_SHORT PROBLEM_: The data below needs to be returned exactly, line for line.
--- start AVAILABLE RECORDS ---
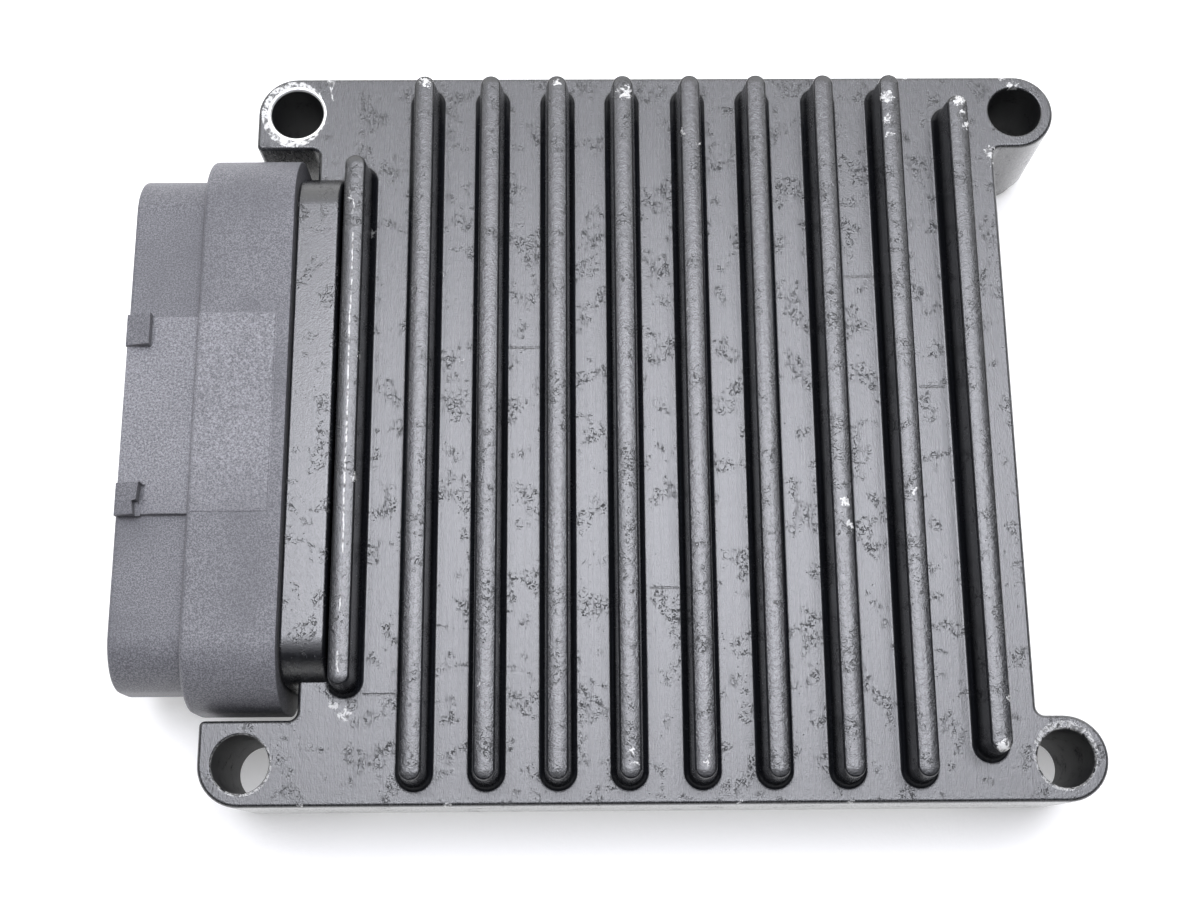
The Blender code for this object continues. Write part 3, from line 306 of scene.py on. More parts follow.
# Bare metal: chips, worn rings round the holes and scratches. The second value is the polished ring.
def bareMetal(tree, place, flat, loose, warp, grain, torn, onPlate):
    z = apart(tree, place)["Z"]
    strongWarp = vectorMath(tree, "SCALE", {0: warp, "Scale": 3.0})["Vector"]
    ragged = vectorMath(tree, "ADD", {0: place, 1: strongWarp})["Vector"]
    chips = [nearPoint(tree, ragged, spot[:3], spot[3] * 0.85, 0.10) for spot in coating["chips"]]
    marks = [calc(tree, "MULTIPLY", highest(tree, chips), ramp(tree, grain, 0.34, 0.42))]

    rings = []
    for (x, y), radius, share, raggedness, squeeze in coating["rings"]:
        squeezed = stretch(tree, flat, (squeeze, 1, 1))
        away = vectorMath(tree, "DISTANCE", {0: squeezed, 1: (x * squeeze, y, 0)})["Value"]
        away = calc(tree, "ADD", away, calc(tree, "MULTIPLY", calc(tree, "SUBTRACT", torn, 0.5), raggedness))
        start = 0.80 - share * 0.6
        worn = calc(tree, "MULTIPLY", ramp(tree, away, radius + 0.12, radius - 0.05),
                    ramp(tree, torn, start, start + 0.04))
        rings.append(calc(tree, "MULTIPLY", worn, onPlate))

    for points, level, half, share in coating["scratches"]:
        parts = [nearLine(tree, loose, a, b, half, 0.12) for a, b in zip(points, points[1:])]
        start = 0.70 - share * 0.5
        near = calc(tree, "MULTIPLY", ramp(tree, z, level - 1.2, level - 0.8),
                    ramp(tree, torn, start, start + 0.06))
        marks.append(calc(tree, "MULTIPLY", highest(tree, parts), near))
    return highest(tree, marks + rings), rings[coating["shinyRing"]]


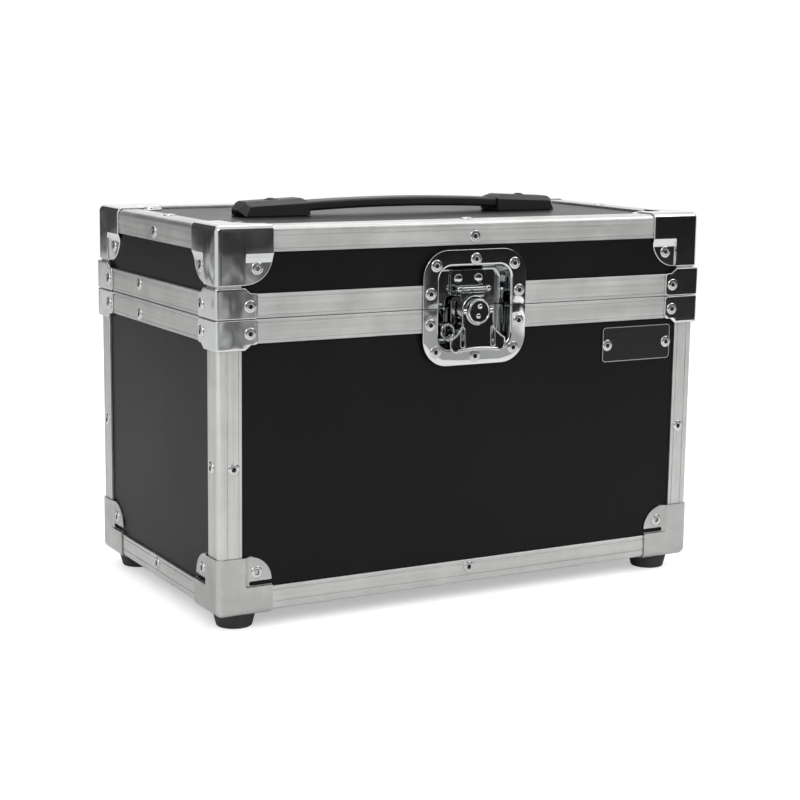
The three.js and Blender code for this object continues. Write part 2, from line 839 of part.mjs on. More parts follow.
--- end AVAILABLE RECORDS ---
_WORKED ANSWER_:
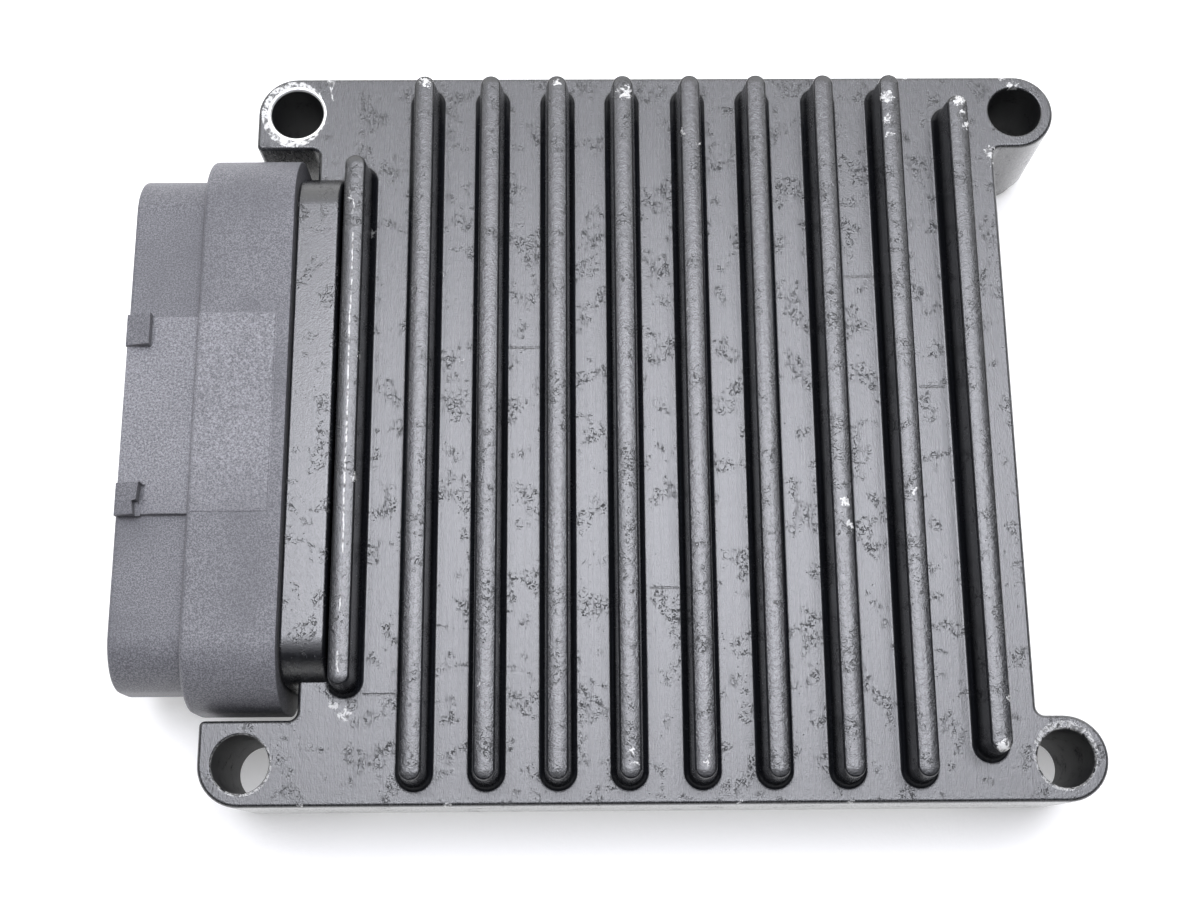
The Blender code for this object continues. Write part 3, from line 306 of scene.py on. More parts follow.
# Bare metal: chips, worn rings round the holes and scratches. The second value is the polished ring.
def bareMetal(tree, place, flat, loose, warp, grain, torn, onPlate):
    z = apart(tree, place)["Z"]
    strongWarp = vectorMath(tree, "SCALE", {0: warp, "Scale": 3.0})["Vector"]
    ragged = vectorMath(tree, "ADD", {0: place, 1: strongWarp})["Vector"]
    chips = [nearPoint(tree, ragged, spot[:3], spot[3] * 0.85, 0.10) for spot in coating["chips"]]
    marks = [calc(tree, "MULTIPLY", highest(tree, chips), ramp(tree, grain, 0.34, 0.42))]

    rings = []
    for (x, y), radius, share, raggedness, squeeze in coating["rings"]:
        squeezed = stretch(tree, flat, (squeeze, 1, 1))
        away = vectorMath(tree, "DISTANCE", {0: squeezed, 1: (x * squeeze, y, 0)})["Value"]
        away = calc(tree, "ADD", away, calc(tree, "MULTIPLY", calc(tree, "SUBTRACT", torn, 0.5), raggedness))
        start = 0.80 - share * 0.6
        worn = calc(tree, "MULTIPLY", ramp(tree, away, radius + 0.12, radius - 0.05),
                    ramp(tree, torn, start, start + 0.04))
        rings.append(calc(tree, "MULTIPLY", worn, onPlate))

    for points, level, half, share in coating["scratches"]:
        parts = [nearLine(tree, loose, a, b, half, 0.12) for a, b in zip(points, points[1:])]
        start = 0.70 - share * 0.5
        near = calc(tree, "MULTIPLY", ramp(tree, z, level - 1.2, level - 0.8),
                    ramp(tree, torn, start, start + 0.06))
        marks.append(calc(tree, "MULTIPLY", highest(tree, parts), near))
    return highest(tree, marks + rings), rings[coating["shinyRing"]]


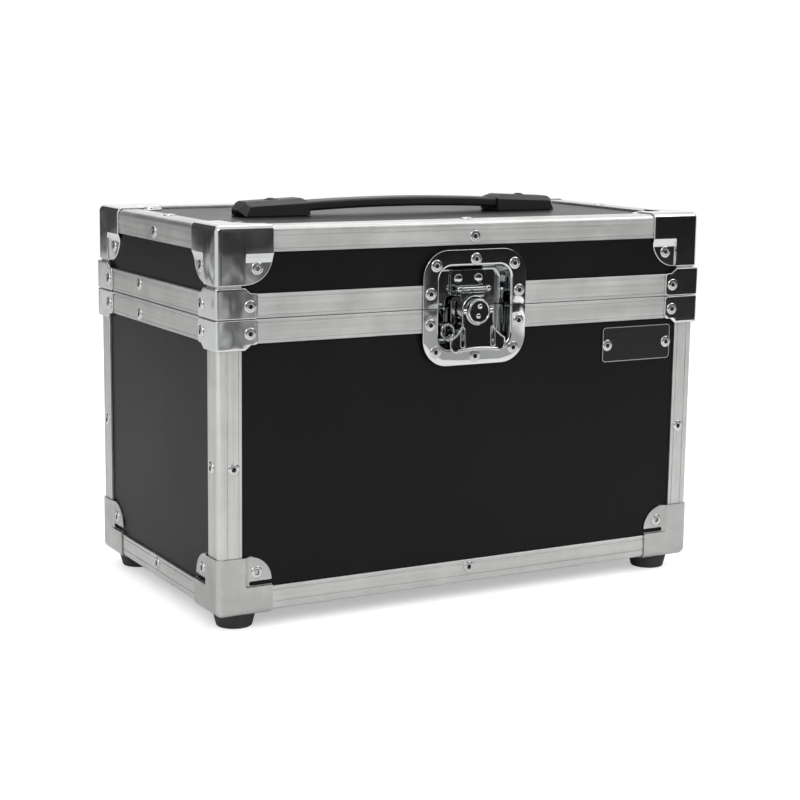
The three.js and Blender code for this object continues. Write part 2, from line 839 of part.mjs on. More parts follow.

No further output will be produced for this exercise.